Hace unos días leí una alegoría increíble sobre nuestra relación con la naturaleza, una representación muy puntual de este noviazgo, hasta cierto punto tóxico, que tenemos con la biosfera. La alegoría en cuestión la hallé en el libro De hormigas y dinosaurios, escrito por Cixin Liu. El autor narra la historia de un mundo prehistórico imaginario donde hormigas y dinosaurios desarrollan una relación simbiótica: los dinosaurios, grandes y poderosos pero torpes, dependen de las pequeñas pero inteligentes hormigas para tareas como higiene, tecnología y medicina. Las hormigas, a cambio, reciben protección y recursos.

Con el tiempo, esta colaboración permite un gran avance civilizatorio, pero también surgen tensiones: los dinosaurios se vuelven arrogantes, descuidados, y contaminan el medio ambiente con sus experimentos, ignorando las advertencias de las hormigas. Estas, aunque más sabias, son cada vez más explotadas y marginadas. La relación se desgasta, el ambiente se deteriora y, finalmente, la soberbia de los dinosaurios provoca la catástrofe: destruyen el equilibrio ecológico y, en un acto irresponsable, causan su propia extinción. Las hormigas sobreviven, pero no sin costos.
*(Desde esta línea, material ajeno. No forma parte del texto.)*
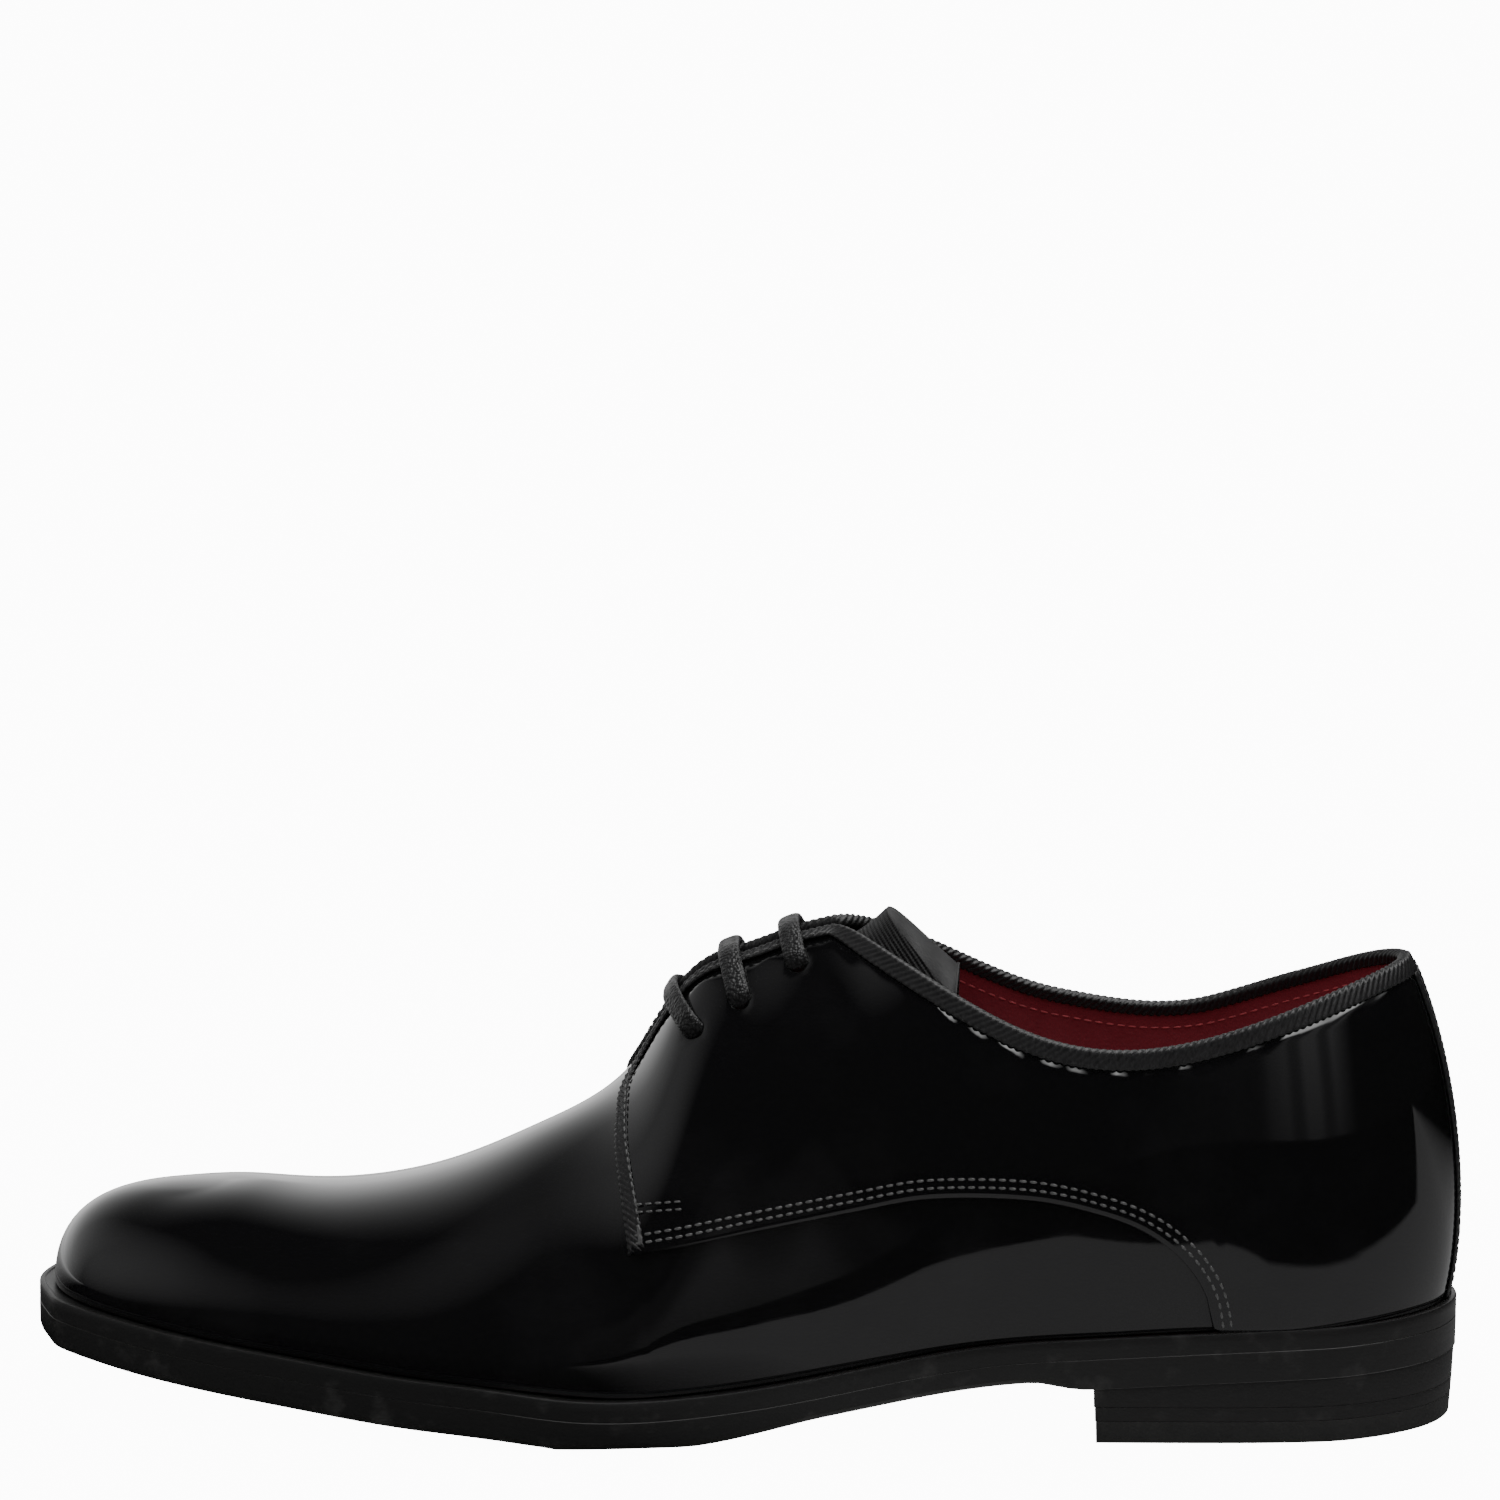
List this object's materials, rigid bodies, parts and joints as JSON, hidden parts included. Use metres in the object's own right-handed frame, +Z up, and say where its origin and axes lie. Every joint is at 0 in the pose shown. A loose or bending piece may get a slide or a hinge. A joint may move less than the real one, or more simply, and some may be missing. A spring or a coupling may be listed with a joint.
{
  "type": "lace-up dress shoe",
  "caption": "Plain-toe, open-laced dress shoe for the left foot, with bound facings and collar, full lining, welted sole and stacked heel.",
  "frame": {"origin": "middle of the bounding box's base, on the ground", "axes": "+X from toe to heel, -Y to the lateral (outer) side, +Z up"},
  "size_m": [0.2986, 0.1028, 0.1024],
  "materials": {
    "patent_leather": "black patent, mirror gloss",
    "lining_leather": "burgundy, semi-matt",
    "ribbon": "black ribbed silk",
    "tongue_cloth": "black ribbed cloth",
    "lace_cord": "waxed black cotton",
    "aglet_plastic": "clear-black, gloss",
    "sole_edge": "ink-dressed and burnished",
    "heel_leather": "ink-dressed, slightly scuffed",
    "top_rubber": "matt",
    "nail_steel": "bright",
    "shank_steel": "rolled",
    "cork": "granulated cork",
    "board": "undyed",
    "eyelet_brass": "blackened"
  },
  "bodies": {
    "shoe": {"vamp": "patent_leather", "lateral_quarter": "patent_leather", "medial_quarter": "patent_leather", "vamp_lining": "lining_leather", "lateral_quarter_lining": "lining_leather", "medial_quarter_lining": "lining_leather", "sock_liner": "lining_leather", "collar_binding": "ribbon", "back_strip": "ribbon", "lace": "lace_cord", "lateral_aglet": "aglet_plastic", "medial_aglet": "aglet_plastic", "outsole": "sole_edge", "welt": "sole_edge", "heel_upper_lift": "heel_leather", "heel_lower_lift": "heel_leather", "top_piece": "top_rubber", "heel_nail_1": "nail_steel", "heel_nail_2": "nail_steel", "heel_nail_3": "nail_steel", "heel_nail_4": "nail_steel", "heel_nail_5": "nail_steel", "shank": "shank_steel", "cork_filler": "cork", "insole_board": "board", "toe_puff": "board", "heel_counter": "board", "lateral_eyelet_stay": "board", "medial_eyelet_stay": "board", "lateral_eyelet_1": "eyelet_brass", "lateral_eyelet_2": "eyelet_brass", "lateral_eyelet_3": "eyelet_brass", "medial_eyelet_1": "eyelet_brass", "medial_eyelet_2": "eyelet_brass", "medial_eyelet_3": "eyelet_brass"},
    "tongue": {"tongue": "tongue_cloth", "tongue_lining": "lining_leather"}
  },
  "joints": [
    {"name": "tongue_hinge", "type": "hinge", "parent": "shoe", "child": "tongue", "pos_m": [-0.03, 0, 0.048], "axis": [0, 1, 0], "range_deg": [0, 12], "stiffness_Nm_per_rad": 0.05}
  ]
}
Esta analogía me pareció tan precisa que no pude evitar pensar en diversas historias de nuestro presente. La primera: un dato que no podemos dejar pasar, pues nos muestra cómo la realidad supera desalentadoramente a la ficción. Desde el año 2016, en México, más de 86 personas defensoras del medio ambiente han sido asesinadas, esto de acuerdo con datos de la ONG Espacio de Organizaciones de la Sociedad Civil para la Protección de Personas Defensoras de Derechos Humanos y Periodistas (Espacio OSC). , . La mayoría de estas personas eran indígenas defendiendo su territorio y su conocimiento ancestral.

En segundo lugar, volteemos a ver a quienes están encargados de la procuración de justicia ambiental, tanto a nivel nacional como estatal. Sin meternos aún en el accionar diario, y solo desde la comunicación, encontramos a un funcionario ambiental de Oaxaca, Agustín Elías Ramírez, director de Cambio Climático de la Secretaría del Medio Ambiente, Biodiversidad, Energías y Sustentabilidad, presumiendo en redes sociales haber comido huevos de tortuga, especie en peligro de extinción. Afortunadamente, fue removido de su cargo, pero la anécdota da cuenta del desdén institucional por las normas que ellos mismos deben aplicar y difundir.

A esto se suma una publicación reciente de la Cámara de Diputados en X (antes Twitter) que se volvió viral al afirmar erróneamente que los tiburones son mamíferos marinos. El mensaje, que buscaba celebrar la prohibición de su uso en espectáculos, evidenció el desconocimiento técnico de quienes legislan en materia ambiental. Más allá del error, el hecho refleja una desconexión profunda entre el discurso político y la realidad científica. En un país con crisis ecológicas graves, estos descuidos no son menores. Hablan de una relación superficial, y a veces irresponsable, con la naturaleza.

La relación simbiótica entre dinosaurios e insectos tal vez nos suena ajena, pero ¿de verdad lo es? Nosotros, orgullosos dominadores del siglo XXI, legislamos mal, comunicamos peor, y seguimos consumiendo especies en peligro mientras hablamos de sustentabilidad con una hoja de plátano en la mano. Tal vez el problema no es que no entendamos a los tiburones, sino que seguimos creyendo que la Tierra es nuestra mascota domesticada. Y cuando se trata de comunicación ambiental, lo que no se dice bien, simplemente no se entiende ni se protege.